__Your instructions__. Print each line exactly as it is given.

__Material__.
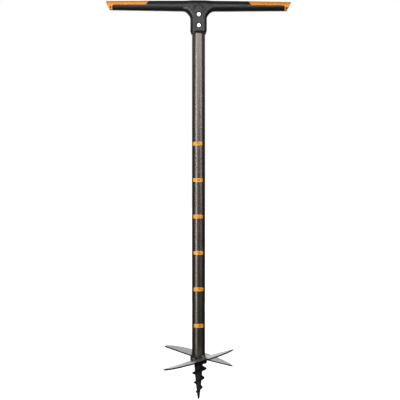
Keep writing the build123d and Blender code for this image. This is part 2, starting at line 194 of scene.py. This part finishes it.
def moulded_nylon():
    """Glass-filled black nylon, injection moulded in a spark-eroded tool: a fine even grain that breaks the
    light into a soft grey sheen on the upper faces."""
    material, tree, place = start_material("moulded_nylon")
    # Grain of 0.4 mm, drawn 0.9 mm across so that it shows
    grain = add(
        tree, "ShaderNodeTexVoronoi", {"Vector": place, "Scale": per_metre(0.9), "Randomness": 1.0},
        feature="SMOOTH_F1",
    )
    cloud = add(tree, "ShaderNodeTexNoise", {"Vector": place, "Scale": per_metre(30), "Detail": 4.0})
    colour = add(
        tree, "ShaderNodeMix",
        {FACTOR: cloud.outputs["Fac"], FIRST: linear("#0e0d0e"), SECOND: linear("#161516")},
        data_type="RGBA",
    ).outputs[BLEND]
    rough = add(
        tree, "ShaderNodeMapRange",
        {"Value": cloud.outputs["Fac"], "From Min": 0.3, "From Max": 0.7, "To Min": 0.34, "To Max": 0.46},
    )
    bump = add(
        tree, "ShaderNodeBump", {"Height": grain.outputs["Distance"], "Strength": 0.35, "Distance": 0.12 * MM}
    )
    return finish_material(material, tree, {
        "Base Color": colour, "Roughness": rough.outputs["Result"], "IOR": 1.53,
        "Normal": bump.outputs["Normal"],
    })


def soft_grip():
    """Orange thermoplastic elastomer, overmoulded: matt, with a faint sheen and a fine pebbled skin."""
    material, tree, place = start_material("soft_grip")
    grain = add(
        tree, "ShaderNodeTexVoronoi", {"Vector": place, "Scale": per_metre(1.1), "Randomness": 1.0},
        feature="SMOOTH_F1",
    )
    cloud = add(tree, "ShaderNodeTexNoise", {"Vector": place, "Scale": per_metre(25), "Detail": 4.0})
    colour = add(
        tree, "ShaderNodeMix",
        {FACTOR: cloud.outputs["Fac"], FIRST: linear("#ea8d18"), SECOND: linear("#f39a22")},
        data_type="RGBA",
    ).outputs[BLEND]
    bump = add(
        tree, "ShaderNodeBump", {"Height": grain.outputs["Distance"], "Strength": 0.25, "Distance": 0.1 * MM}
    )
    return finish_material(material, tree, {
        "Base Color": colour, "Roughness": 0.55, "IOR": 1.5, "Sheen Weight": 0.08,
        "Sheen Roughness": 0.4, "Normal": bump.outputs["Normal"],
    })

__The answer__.
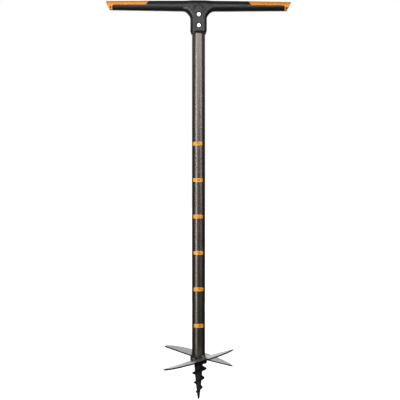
Keep writing the build123d and Blender code for this image. This is part 2, starting at line 194 of scene.py. This part finishes it.
def moulded_nylon():
    """Glass-filled black nylon, injection moulded in a spark-eroded tool: a fine even grain that breaks the
    light into a soft grey sheen on the upper faces."""
    material, tree, place = start_material("moulded_nylon")
    # Grain of 0.4 mm, drawn 0.9 mm across so that it shows
    grain = add(
        tree, "ShaderNodeTexVoronoi", {"Vector": place, "Scale": per_metre(0.9), "Randomness": 1.0},
        feature="SMOOTH_F1",
    )
    cloud = add(tree, "ShaderNodeTexNoise", {"Vector": place, "Scale": per_metre(30), "Detail": 4.0})
    colour = add(
        tree, "ShaderNodeMix",
        {FACTOR: cloud.outputs["Fac"], FIRST: linear("#0e0d0e"), SECOND: linear("#161516")},
        data_type="RGBA",
    ).outputs[BLEND]
    rough = add(
        tree, "ShaderNodeMapRange",
        {"Value": cloud.outputs["Fac"], "From Min": 0.3, "From Max": 0.7, "To Min": 0.34, "To Max": 0.46},
    )
    bump = add(
        tree, "ShaderNodeBump", {"Height": grain.outputs["Distance"], "Strength": 0.35, "Distance": 0.12 * MM}
    )
    return finish_material(material, tree, {
        "Base Color": colour, "Roughness": rough.outputs["Result"], "IOR": 1.53,
        "Normal": bump.outputs["Normal"],
    })


def soft_grip():
    """Orange thermoplastic elastomer, overmoulded: matt, with a faint sheen and a fine pebbled skin."""
    material, tree, place = start_material("soft_grip")
    grain = add(
        tree, "ShaderNodeTexVoronoi", {"Vector": place, "Scale": per_metre(1.1), "Randomness": 1.0},
        feature="SMOOTH_F1",
    )
    cloud = add(tree, "ShaderNodeTexNoise", {"Vector": place, "Scale": per_metre(25), "Detail": 4.0})
    colour = add(
        tree, "ShaderNodeMix",
        {FACTOR: cloud.outputs["Fac"], FIRST: linear("#ea8d18"), SECOND: linear("#f39a22")},
        data_type="RGBA",
    ).outputs[BLEND]
    bump = add(
        tree, "ShaderNodeBump", {"Height": grain.outputs["Distance"], "Strength": 0.25, "Distance": 0.1 * MM}
    )
    return finish_material(material, tree, {
        "Base Color": colour, "Roughness": 0.55, "IOR": 1.5, "Sheen Weight": 0.08,
        "Sheen Roughness": 0.4, "Normal": bump.outputs["Normal"],
    })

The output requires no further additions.